Il governo fino ad ora non ha saputo favorire la riconciliazione della situazione. In molti casi lo strumento messo in campo è l’interruzione di Internet, o la censura di social e piattaforme, per arginare la diffusione di contenuti sul web di contenuti che possano incitare alla violenza. Ma come testimonia la violenza che hanno subito le due donne il 3 maggio, la situazione sembra fuori controllo.
Narenda Modi – da sempre accusato di fomentare la violenza etnica con la sua retorica nazionalista indù – ha commentato le violenze etniche del Manipur, comprese le violenze sulle donne, solo fuori dal Parlamento. Ha parlato con i giornalisti giovedì 20, prima dell’inizio di una seduta in Parlamento, definendo le aggressioni “vergognose” e un “insulto” al Paese. Mallikarjun Kharge, presidente dell’Indian National Congress e leader dell’opposizione nella Camera alta del Parlamento ha detto che “Il Manipur sta bruciando. Le donne vengono violentate e fatte sfilare nude. Il Primo Ministro rilascia una dichiarazione all’esterno. È un insulto al Parlamento”. Infatti, successivamente, i partiti dell’opposizione hanno interrotto i lavori parlamentari, accusando il governo Modi di voler evitare una discussione approfondita sulle violenze del Manipur.
La situazione purtroppo è complicata e non sembra essere destinata a risolversi nel breve periodo. E le possibilità di una pace diminuiscono ulteriormente senza una presa di posizione ferma del governo.
La piaga della violenza sulle donne
Purtroppo, in India come nel resto del mondo, quando ci sono conflitti spesso l’incidenza delle violenze sessuali sulle donne aumenta drasticamente. Questa dinamica è profondamente malata e trova fondamento in una società permeata ancora da un maschilismo tossico, spesso presente anche dove non si vede. Nel caso indiano però, c’è un problema culturale che ha trasformato gli stupri di gruppo alle donne in una tragedia endemica. Nel 2021, si stima che in India sia stata violentata una donna ogni circa 16 minuti. Sempre nel 2021, sono stati denunciati alle autorità indiane oltre 2.200 stupri di gruppo.

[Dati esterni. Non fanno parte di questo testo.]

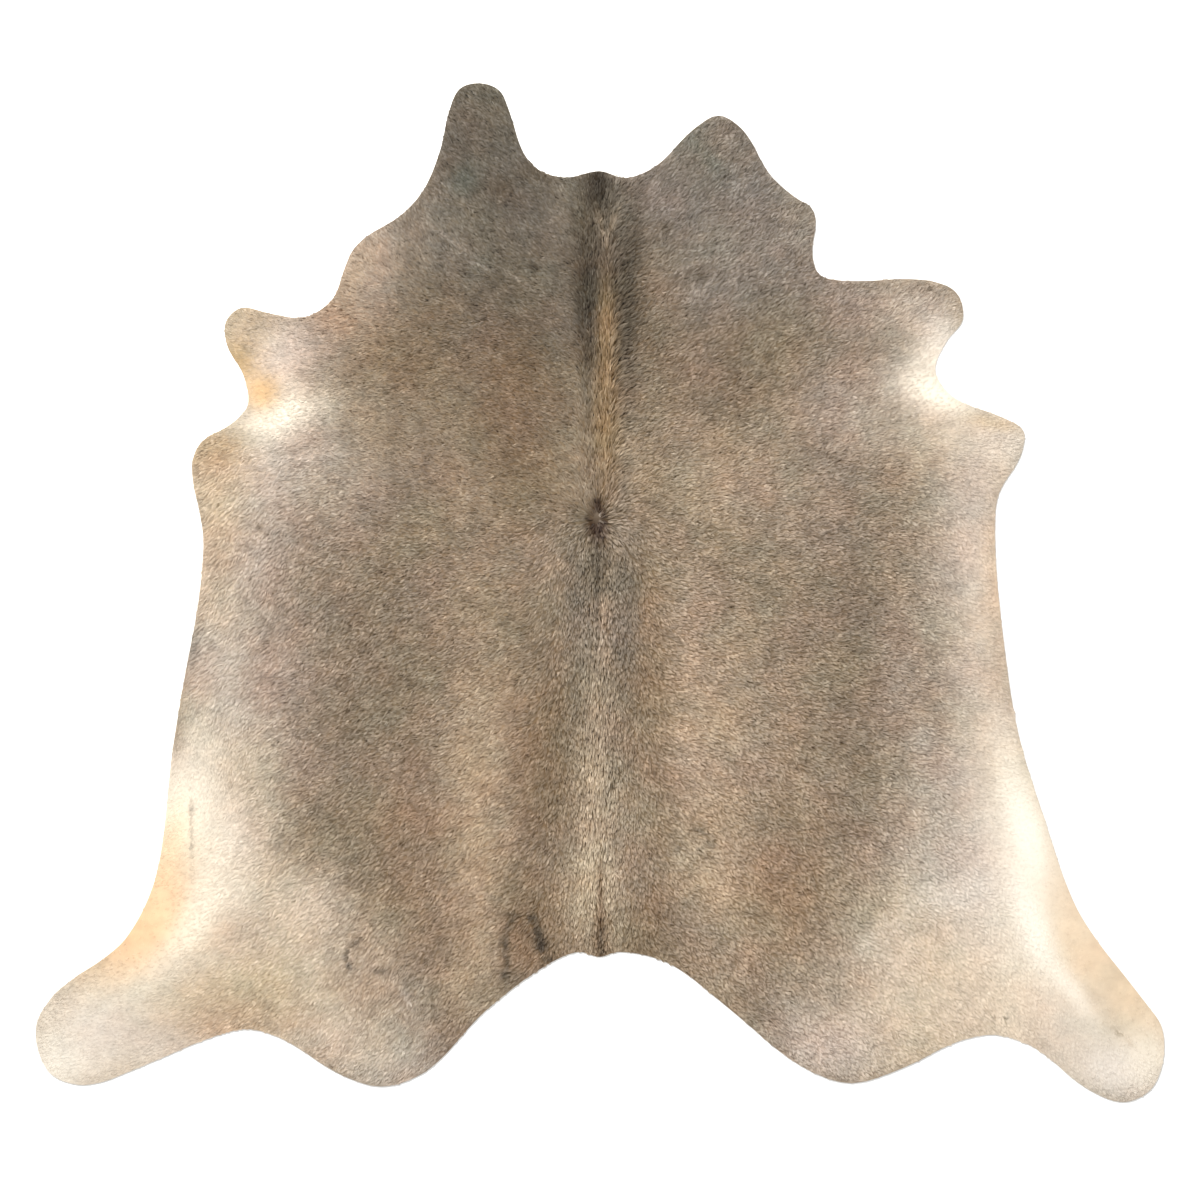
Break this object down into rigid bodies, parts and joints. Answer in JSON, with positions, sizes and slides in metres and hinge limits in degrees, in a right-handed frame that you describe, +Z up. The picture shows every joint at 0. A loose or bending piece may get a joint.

Vidya Krishnan è una giornalista indiana specializzata in questioni di salute e sul New York Times ha scritto la sua opinione a riguardo. In un pezzo scrive: “ Ma non si può sfuggire alla cultura dello stupro in India: il terrorismo sessuale è considerato la norma. La società e le istituzioni governative spesso scusano e proteggono gli uomini dalle conseguenze della loro violenza sessuale. Le donne vengono incolpate di essere state aggredite e ci si aspetta che sacrifichino libertà e opportunità in cambio della sicurezza personale. Questa cultura contamina la vita pubblica nei film e in televisione; nelle camere da letto, dove il consenso sessuale femminile è sconosciuto; nelle chiacchiere da spogliatoio da cui i ragazzi imparano il linguaggio dello stupro. Le bestemmie preferite dagli indiani riguardano il fare sesso con le donne senza il loro consenso.”